Based on Table 2, the comprehensive performance of different segmentation heads was compared and analyzed according to the performance indexes in the table. First of all, by observing the IoU and mIoU indicators, it can be clearly seen that the FWSARNet model exceeded other models when the IoU reached 80.1% and mIoU reached 88.47%, showing it had significant advantages in the accuracy of water body segmentation. Secondly, the FWSARNet model achieved a 93.67% F1 score, which was higher than other models, indicating that the model maintained a high recall rate while maintaining high precision, which is of great significance for the accurate extraction of water features. Comparing the performance of different segmentation heads, it was found that DSASPP, FPN, and Segformer performed well in IoU, mIoU, F1 scores, etc., but were slightly inferior to the FWSARNet model. In addition, in terms of Precision and Recall, the FWSARNet model also achieved a relatively high performance, 94.84%, and 92.59% respectively, indicating that the model could better balance accuracy and recall rate in practical applications.

Figure 12 shows the visual results of different segmentation head models for flood detection on the ETCI2021 test dataset. The results of the model that used ASPP as the solution header can be seen in Figure 12c. Since ASPP mainly focuses on multi-scale context information, it could not make full use of local details for accurate river detection. Therefore, the model had a poor water detection effect, could only detect a large range of water, and could not accurately detect the water boundary. Figure 12d shows the detection effect of models using DSASPP as the decoder. On the basis of ASPP, DSASPP decomposes the standard convolution operation into depthwise convolution and pointwise convolution, which improves the efficiency and the segmentation accuracy. As shown in Figure 12d, the model with DSASPP as the segmentation head had a significant improvement in detection effect compared with ASPP, but it still could not detect tiny rivers and misdetected shadows for water bodies, resulting in more noise. By constructing a feature pyramid, FPN extracts features from networks at different levels and fuses these features to improve segmentation accuracy. As shown in Figure 12e, the model with FPN as the segmentation head could detect flood boundaries to a large extent, but the segmentation effect of small targets was insufficient, and small rivers could not be accurately detected. As shown in Figure 12f, the model Segformer was a semantic segmentation solution dock commonly used in TNNs, and the accuracy of the model depended on the self-attention mechanism of the transformer, which made it easy to recognize the mountain shadow as a water body in flood detection, and had a high error detection rate, and there were many breakpoints in the identification of small rivers. In contrast, Figure 12g shows that the decoder of the FWSARNet model could extract the most complete river information and flood boundary details in flood detection, and the detection effect was better for tiny rivers. This was consistent with the results in Table 2.

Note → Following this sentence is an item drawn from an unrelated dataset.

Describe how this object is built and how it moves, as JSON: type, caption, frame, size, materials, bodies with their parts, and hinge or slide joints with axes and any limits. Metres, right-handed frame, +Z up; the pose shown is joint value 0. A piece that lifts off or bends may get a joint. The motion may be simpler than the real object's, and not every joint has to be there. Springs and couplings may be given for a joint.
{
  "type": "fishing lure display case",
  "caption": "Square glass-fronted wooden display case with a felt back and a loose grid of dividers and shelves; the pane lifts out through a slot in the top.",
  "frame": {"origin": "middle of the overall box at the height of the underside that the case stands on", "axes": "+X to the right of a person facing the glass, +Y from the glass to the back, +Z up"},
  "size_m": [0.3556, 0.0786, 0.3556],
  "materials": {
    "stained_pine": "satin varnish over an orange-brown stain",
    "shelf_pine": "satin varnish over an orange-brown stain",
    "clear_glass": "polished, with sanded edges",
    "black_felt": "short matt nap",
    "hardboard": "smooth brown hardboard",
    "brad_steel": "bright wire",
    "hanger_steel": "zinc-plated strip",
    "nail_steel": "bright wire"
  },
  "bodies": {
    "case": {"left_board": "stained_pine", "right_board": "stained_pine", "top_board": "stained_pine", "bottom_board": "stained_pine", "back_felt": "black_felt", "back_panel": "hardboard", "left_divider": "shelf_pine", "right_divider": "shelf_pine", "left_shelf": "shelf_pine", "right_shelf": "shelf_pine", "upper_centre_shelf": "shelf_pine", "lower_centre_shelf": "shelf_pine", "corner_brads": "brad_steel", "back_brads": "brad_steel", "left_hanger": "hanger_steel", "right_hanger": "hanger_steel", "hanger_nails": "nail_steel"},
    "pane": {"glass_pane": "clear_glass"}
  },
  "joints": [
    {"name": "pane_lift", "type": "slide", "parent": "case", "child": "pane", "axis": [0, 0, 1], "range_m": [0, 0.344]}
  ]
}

In summary, the solution terminal of the FWSARNet model had the best performance, with the highest indexes of IoU, mIoU, Recall, and F1, and the Precision had also reached an excellent level. The visualizations also showed that FWSARNet models performed best. Therefore, according to the experimental results, it can be proved that the multi-level feature map fusion method could further improve the recognition ability of small water bodies. Taking the above experimental results into consideration, the FWSARNet model showed excellent performance under several evaluated indexes and has the potential to become a cutting-edge model in the field of flood detection.

4. Discussion

4.1. Analysis of Data Category Weights

During the model training process, there was an issue of an imbalanced distribution of the number of foreground and background pixels. Specifically, the number of pixels in the flood-affected areas in the images was significantly less than the number of background pixels. As indicated by the pixel count data in Figure 13a, the number of pixels in the flood-affected areas was 17,751, accounting for only approximately 8% of the total number of pixels in the image. This imbalance may have a significant impact on the accuracy and robustness of the segmentation results.

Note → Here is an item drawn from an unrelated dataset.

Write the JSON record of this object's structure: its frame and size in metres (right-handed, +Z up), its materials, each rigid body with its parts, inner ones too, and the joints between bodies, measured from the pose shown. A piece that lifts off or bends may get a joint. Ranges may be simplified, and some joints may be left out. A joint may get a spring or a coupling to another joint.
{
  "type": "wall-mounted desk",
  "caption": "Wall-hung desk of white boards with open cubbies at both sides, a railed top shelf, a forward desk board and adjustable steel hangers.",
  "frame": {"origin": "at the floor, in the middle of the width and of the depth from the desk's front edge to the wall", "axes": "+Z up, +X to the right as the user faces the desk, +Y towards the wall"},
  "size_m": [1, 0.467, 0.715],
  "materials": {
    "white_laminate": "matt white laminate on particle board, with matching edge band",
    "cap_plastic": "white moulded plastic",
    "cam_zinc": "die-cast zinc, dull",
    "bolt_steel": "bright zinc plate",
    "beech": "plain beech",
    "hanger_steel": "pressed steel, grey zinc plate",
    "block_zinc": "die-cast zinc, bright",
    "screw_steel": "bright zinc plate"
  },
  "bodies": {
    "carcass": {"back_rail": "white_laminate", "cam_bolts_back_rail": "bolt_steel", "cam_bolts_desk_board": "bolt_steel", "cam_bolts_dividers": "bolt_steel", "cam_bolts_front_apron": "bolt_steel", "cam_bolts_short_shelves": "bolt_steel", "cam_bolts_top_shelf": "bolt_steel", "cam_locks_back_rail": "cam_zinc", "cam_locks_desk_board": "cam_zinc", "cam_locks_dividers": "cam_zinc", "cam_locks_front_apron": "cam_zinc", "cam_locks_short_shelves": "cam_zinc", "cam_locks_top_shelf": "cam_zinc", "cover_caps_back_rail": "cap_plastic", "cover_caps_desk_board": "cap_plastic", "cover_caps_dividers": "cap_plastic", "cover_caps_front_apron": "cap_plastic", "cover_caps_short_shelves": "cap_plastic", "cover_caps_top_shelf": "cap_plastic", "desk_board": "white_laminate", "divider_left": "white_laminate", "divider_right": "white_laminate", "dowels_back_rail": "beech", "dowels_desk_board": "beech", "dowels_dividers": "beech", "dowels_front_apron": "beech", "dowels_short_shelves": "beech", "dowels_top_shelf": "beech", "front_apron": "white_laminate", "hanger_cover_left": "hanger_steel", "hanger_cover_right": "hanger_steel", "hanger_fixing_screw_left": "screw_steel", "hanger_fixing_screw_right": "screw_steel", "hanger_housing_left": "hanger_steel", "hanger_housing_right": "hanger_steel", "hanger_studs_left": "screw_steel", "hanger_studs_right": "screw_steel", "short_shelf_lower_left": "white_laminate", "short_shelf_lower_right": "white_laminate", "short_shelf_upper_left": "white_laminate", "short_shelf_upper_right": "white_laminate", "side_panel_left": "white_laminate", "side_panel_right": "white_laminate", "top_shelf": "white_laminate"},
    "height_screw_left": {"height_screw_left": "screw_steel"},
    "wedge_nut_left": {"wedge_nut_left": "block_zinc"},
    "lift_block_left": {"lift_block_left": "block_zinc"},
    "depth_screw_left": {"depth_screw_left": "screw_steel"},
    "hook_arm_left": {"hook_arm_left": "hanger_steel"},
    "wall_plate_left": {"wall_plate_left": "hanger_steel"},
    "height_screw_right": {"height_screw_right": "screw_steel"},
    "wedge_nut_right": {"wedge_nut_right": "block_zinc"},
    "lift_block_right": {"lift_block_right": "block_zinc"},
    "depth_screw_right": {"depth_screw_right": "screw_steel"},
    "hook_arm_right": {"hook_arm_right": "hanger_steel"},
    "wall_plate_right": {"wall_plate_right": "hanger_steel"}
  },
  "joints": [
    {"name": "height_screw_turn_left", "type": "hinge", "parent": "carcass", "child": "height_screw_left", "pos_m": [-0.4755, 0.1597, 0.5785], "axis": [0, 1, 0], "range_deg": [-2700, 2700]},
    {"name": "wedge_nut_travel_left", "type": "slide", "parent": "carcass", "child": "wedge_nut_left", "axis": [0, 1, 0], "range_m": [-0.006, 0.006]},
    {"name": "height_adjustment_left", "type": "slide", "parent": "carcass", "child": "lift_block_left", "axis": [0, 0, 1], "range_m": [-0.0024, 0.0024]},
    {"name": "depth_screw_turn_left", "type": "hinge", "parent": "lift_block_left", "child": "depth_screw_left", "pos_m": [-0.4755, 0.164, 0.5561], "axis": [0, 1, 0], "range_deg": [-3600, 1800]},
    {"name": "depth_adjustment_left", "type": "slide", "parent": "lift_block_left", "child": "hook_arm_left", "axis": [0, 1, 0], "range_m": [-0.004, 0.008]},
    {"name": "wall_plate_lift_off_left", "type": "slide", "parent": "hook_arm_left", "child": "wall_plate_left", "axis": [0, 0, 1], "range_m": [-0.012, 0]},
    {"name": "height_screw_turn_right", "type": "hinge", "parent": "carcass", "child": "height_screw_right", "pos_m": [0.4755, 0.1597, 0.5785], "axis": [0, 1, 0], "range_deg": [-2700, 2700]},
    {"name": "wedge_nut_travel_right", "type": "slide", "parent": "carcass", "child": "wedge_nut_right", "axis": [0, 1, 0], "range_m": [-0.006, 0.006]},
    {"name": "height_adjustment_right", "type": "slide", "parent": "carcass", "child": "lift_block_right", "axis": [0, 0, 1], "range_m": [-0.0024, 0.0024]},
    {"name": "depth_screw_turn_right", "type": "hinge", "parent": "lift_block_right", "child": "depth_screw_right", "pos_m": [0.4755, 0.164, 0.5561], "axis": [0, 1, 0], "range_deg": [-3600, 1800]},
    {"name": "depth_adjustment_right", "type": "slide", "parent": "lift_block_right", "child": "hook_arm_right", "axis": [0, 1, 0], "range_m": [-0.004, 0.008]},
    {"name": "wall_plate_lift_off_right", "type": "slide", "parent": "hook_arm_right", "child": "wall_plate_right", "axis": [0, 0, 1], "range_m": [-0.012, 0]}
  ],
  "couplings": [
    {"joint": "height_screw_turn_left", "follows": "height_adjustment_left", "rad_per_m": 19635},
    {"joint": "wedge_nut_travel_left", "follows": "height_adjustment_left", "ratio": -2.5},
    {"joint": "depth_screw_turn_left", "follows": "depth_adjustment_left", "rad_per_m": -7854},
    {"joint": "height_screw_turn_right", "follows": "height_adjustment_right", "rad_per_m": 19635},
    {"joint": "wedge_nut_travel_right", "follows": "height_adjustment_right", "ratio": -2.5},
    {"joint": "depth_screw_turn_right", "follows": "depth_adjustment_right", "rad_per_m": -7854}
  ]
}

To effectively address this issue, this study employed a category-weight adjustment strategy based on pixel values to weight the various pixel categories in the training dataset. Specifically, by analyzing the number of samples for each category in the training set, corresponding weights were introduced for different pixel categories. When a category had a larger number of samples, its weight was relatively lower. Conversely, categories with fewer samples received higher weights. The main objective of this weight adjustment strategy was to balance the model’s focus on different pixel categories, thereby enhancing the performance and robustness of the flood detection model. Considering that flood region pixels constituted only around 8% of the total image pixels, this experiment attempted various flood-to-background class weight ratios, including 1:0.1, 1:0.08, 1:0.05, and 1:0.01. The experimental results revealed that, as shown in Figure 13b, when the flood-to-background class weight ratio was set to 1:0.08, the model exhibited the most superior performance.

4.2. Model Efficiency Analysis

To enable a comprehensive assessment of the model’s complexity, we conducted an in-depth analysis of its computational efficiency. This analysis involved a meticulous comparison of the parameter calculations across different models. The results are presented in

Table 3. Comparison of the computational efficiency of different models.

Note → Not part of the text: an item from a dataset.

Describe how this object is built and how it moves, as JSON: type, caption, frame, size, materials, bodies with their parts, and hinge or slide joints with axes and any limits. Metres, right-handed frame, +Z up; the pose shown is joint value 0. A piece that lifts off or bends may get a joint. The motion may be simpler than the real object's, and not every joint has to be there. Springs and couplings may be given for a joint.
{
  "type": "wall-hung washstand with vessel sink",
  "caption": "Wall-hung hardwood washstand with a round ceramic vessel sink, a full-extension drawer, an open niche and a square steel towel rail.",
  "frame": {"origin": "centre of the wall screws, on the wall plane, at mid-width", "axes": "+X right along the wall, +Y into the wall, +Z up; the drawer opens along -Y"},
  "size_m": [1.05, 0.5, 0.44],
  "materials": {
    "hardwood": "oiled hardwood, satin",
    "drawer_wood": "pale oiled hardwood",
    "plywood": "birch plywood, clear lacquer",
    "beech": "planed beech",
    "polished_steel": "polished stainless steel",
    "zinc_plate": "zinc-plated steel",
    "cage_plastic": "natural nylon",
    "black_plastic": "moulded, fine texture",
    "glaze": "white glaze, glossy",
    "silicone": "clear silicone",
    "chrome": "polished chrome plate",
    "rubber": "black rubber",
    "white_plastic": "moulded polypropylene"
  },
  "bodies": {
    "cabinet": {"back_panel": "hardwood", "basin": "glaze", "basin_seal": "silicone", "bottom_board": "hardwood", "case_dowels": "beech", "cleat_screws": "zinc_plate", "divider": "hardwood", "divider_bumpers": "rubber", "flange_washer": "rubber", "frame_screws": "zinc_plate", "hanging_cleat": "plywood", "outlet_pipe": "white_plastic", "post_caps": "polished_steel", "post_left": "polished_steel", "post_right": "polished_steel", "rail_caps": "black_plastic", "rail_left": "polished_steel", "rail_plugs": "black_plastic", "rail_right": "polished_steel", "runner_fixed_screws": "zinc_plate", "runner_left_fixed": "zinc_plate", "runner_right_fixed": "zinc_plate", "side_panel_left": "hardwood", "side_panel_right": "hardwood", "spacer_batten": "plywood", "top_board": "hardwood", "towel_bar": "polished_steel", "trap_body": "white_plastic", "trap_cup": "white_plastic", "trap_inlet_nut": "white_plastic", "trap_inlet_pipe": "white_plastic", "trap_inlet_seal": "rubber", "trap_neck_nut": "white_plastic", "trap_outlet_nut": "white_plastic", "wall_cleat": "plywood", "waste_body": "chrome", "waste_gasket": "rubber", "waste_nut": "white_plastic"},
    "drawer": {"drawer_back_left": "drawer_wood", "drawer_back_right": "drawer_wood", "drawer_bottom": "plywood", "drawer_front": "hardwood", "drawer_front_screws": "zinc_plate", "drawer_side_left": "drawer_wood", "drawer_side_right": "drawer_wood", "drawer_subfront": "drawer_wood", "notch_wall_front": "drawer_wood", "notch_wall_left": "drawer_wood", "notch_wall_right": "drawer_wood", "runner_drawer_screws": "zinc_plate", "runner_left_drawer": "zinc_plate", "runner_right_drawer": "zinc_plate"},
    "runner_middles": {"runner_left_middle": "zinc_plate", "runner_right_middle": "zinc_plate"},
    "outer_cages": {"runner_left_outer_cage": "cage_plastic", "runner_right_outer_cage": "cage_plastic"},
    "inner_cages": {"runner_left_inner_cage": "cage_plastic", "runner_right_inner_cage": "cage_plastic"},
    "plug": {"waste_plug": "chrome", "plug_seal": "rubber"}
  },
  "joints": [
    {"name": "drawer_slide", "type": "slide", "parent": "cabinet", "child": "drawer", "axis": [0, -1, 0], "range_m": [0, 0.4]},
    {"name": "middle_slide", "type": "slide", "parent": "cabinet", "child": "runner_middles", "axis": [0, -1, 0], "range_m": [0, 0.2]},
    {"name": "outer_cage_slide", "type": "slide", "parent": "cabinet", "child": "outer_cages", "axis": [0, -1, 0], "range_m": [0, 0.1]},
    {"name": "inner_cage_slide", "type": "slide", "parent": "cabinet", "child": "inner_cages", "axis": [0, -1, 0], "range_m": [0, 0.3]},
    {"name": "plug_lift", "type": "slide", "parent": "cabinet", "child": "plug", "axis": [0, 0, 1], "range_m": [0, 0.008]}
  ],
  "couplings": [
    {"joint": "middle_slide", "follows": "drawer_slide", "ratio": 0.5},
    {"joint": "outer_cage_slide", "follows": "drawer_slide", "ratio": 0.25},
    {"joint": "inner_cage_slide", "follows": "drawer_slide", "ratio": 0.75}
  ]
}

Model	Flops (G)	Params (M)	Test Time (s)	Train Time (min)
ViT	98.51	144.06	267	409.96
ResNet	99.17	66.4	182	318.07
Swin Transformer	66.39	81.15	225	272.27
Twins_svt	63.33	87.61	232	286.22
FWSARNet	58.75	58.96	140	263.23

, which showcases the metrics for Floating Point Operations per Second (FLOPs), model parameters (Params), test time, and train time for various models assessed using the ETCI2021 dataset. Floating Point Operations per Second (FLOPs) indicates the number of floating point operations performed per second. In deep learning, FLOPs are often used to measure the computational complexity of a neural network model. The calculation method of FLOPs depends mainly on the different layer types in the network. For the Convolutional Layer, FLOPs can be calculated by the size of the convolutional kernel, the size of the input feature map, and the size of the output feature map. For a convolutional layer with a convolutional kernel size of (K_h, K_w), an input feature map size of (H_in, W_in), and an output feature map size of (H_out, W_out), FLOPs are calculated as follows:

$$\mathrm{F}\mathrm{L}\mathrm{O}\mathrm{P}\mathrm{s}={\mathrm{K}}_{\mathrm{h}}\times {\mathrm{K}}_{\mathrm{w}}\times {\mathrm{C}}_{\mathrm{i}\mathrm{n}}\times {\mathrm{C}}_{\mathrm{o}\mathrm{u}\mathrm{t}}\times {\mathrm{H}}_{\mathrm{i}\mathrm{n}}\times {\mathrm{H}}_{\mathrm{o}\mathrm{u}\mathrm{t}},$$

(20)

where C_in and C_out are the number of input and output channels, respectively. For the Fully Connected Layer, also known as the linear layer, the calculation of FLOPs can be determined by the input feature dimension (D_in) and the output feature dimension (D_out). FLOPs are calculated as follows:

$$\mathrm{F}\mathrm{L}\mathrm{O}\mathrm{P}\mathrm{s}={\mathrm{D}}_{\mathrm{i}\mathrm{n}}\times {\mathrm{D}}_{\mathrm{o}\mathrm{u}\mathrm{t}},$$

(21)

Since there are no parameters to be learned for the pooling layer, the calculation formula for FLOPs is usually simpler, for the pooling layer with a feature map size of H × W, the number of channels is C, and the stride length is s, the calculation formula for FLOPs is as follows: maximum pooling is like Equation (22), and average pooling is like Equation (23).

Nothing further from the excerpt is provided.